Stored data:

┄┄┄┄┄┄

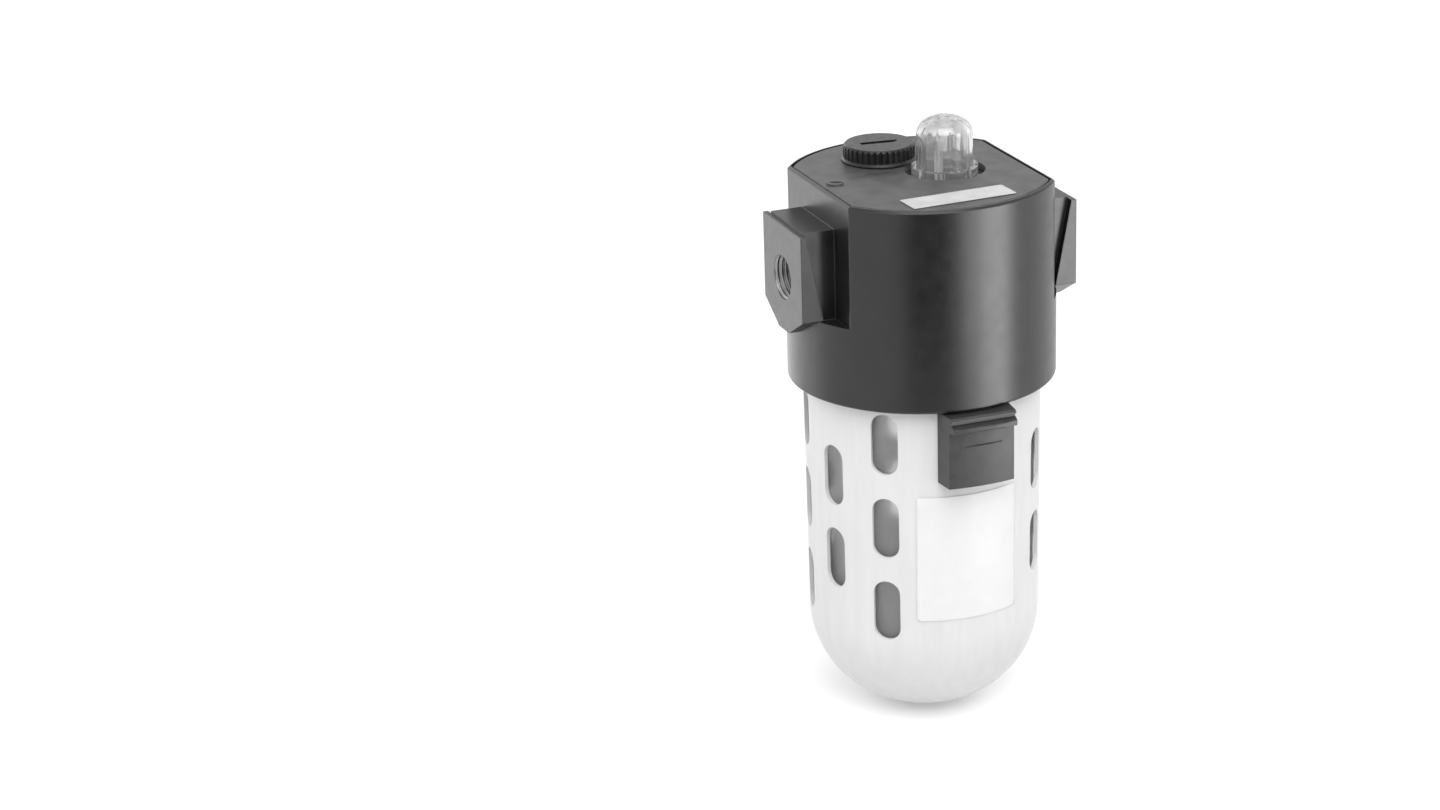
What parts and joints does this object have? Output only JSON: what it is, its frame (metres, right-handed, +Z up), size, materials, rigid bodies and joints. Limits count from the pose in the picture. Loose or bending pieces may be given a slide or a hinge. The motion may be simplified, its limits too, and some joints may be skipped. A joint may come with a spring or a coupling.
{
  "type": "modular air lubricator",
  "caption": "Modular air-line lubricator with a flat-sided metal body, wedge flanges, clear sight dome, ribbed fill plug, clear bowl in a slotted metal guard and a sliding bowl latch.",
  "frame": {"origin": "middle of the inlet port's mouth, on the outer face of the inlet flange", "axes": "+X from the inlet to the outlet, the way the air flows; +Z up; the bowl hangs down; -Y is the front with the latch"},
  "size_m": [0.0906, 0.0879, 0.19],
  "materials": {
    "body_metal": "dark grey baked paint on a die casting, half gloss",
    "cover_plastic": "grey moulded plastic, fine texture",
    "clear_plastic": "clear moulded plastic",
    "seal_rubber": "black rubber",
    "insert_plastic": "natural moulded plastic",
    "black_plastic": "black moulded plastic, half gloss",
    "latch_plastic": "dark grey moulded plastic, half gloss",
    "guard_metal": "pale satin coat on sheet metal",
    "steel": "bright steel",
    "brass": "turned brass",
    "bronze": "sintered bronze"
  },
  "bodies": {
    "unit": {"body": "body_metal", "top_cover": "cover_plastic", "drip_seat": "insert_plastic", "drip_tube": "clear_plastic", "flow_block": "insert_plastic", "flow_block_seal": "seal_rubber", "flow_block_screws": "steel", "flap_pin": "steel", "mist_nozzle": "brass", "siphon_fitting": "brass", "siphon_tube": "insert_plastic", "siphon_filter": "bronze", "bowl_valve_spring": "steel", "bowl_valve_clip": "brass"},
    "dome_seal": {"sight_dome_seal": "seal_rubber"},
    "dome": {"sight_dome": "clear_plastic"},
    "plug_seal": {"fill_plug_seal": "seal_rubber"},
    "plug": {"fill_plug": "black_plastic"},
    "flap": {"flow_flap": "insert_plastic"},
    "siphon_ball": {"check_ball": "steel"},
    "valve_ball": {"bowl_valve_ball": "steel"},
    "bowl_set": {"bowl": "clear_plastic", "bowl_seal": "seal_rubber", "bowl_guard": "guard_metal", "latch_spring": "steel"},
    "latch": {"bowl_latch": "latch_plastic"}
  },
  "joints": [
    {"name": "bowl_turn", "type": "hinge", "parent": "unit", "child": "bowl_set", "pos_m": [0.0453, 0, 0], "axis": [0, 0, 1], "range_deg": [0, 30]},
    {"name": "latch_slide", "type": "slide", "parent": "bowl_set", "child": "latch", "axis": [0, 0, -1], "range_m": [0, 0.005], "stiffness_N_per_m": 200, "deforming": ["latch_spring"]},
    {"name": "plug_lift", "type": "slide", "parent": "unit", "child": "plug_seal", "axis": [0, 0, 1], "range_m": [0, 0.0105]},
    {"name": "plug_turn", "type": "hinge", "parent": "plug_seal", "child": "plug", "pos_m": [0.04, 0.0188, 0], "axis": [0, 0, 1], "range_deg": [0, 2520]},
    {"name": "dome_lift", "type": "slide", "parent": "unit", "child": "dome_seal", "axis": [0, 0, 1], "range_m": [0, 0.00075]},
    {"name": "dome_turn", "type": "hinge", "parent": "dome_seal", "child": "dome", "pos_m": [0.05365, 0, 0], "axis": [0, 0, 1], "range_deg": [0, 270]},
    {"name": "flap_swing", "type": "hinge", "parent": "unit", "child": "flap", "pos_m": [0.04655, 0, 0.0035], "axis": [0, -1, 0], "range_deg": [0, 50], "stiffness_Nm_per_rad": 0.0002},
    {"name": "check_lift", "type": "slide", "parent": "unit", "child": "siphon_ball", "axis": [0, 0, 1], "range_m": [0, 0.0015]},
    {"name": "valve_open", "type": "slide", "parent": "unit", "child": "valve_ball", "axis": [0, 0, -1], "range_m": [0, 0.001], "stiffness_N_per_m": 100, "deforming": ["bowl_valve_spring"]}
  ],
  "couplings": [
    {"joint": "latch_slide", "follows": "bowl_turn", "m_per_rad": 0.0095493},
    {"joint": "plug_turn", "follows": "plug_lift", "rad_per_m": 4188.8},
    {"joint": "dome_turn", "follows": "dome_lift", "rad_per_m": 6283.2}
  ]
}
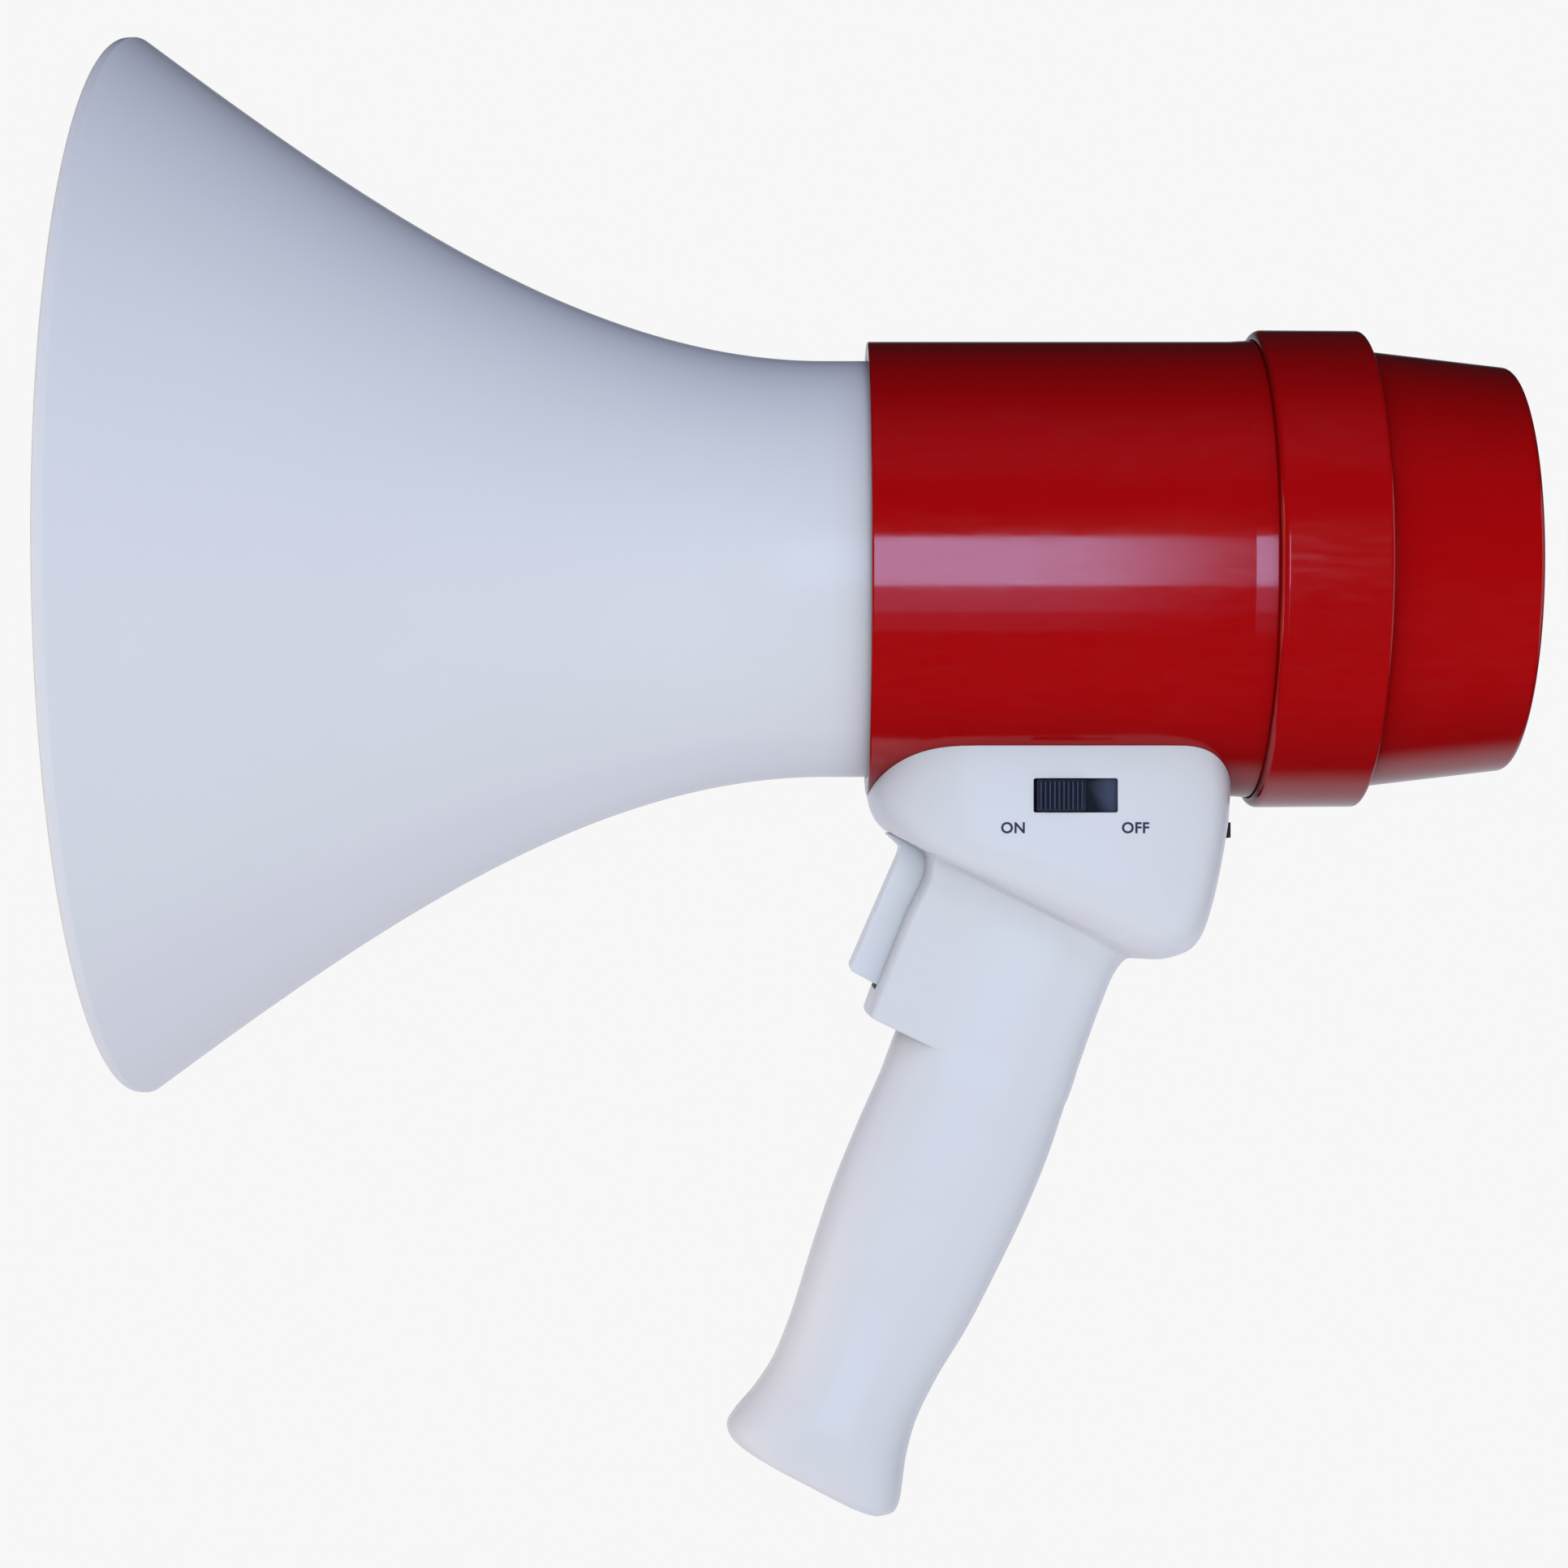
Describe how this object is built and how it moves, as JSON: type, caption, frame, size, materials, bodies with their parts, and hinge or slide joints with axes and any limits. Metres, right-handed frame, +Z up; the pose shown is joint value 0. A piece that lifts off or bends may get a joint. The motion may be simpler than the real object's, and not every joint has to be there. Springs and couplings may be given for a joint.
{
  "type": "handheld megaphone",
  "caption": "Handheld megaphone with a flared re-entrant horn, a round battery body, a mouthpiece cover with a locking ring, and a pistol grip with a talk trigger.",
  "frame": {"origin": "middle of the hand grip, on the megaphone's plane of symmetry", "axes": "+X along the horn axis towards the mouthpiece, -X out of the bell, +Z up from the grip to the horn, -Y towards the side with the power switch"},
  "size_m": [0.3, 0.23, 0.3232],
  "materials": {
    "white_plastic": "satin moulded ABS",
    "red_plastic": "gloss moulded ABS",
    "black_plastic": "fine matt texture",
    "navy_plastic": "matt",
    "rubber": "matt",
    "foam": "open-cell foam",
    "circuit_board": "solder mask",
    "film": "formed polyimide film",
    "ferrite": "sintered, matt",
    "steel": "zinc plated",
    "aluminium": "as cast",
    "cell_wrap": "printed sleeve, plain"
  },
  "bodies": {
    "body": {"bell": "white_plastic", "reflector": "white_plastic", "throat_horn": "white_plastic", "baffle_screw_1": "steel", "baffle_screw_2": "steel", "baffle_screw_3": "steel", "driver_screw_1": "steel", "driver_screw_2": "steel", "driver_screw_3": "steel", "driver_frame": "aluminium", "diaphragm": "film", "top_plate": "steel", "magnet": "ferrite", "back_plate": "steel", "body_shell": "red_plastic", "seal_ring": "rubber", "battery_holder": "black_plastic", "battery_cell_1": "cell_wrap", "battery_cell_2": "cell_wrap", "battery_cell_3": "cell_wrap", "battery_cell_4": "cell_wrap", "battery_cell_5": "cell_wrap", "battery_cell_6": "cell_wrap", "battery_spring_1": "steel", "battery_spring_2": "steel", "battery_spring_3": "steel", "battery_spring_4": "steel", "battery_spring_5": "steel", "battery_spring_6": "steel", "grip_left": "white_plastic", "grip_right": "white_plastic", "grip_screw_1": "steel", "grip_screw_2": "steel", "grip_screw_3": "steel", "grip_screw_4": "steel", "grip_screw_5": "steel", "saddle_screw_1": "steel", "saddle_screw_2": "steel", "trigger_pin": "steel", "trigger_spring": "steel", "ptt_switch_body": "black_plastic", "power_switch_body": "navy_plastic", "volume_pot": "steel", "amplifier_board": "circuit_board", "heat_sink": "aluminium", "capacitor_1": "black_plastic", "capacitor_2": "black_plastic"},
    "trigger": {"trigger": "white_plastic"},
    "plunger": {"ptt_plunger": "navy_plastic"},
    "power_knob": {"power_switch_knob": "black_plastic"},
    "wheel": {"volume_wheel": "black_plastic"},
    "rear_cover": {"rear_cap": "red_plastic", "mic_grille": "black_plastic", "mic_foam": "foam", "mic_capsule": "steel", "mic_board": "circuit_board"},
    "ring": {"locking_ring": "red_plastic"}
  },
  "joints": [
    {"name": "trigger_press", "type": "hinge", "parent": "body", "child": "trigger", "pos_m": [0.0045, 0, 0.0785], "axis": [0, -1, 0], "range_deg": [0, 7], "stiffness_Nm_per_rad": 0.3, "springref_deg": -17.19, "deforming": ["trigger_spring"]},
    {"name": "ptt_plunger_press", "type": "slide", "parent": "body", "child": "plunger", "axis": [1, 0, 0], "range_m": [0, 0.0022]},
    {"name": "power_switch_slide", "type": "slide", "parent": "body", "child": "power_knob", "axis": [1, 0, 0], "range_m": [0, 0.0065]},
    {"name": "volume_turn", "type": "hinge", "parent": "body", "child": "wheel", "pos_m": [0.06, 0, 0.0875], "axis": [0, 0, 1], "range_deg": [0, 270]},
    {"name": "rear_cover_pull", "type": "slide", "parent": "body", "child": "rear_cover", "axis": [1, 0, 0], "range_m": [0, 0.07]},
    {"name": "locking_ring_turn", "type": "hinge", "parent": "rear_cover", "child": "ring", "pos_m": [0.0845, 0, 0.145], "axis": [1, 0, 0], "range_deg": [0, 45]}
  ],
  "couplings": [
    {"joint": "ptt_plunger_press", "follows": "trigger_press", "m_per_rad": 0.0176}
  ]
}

┄┄┄┄┄┄

Brief: Make a tally of the lines in this data that include the string "axes", and answer with that tally alone.

Written solution: 3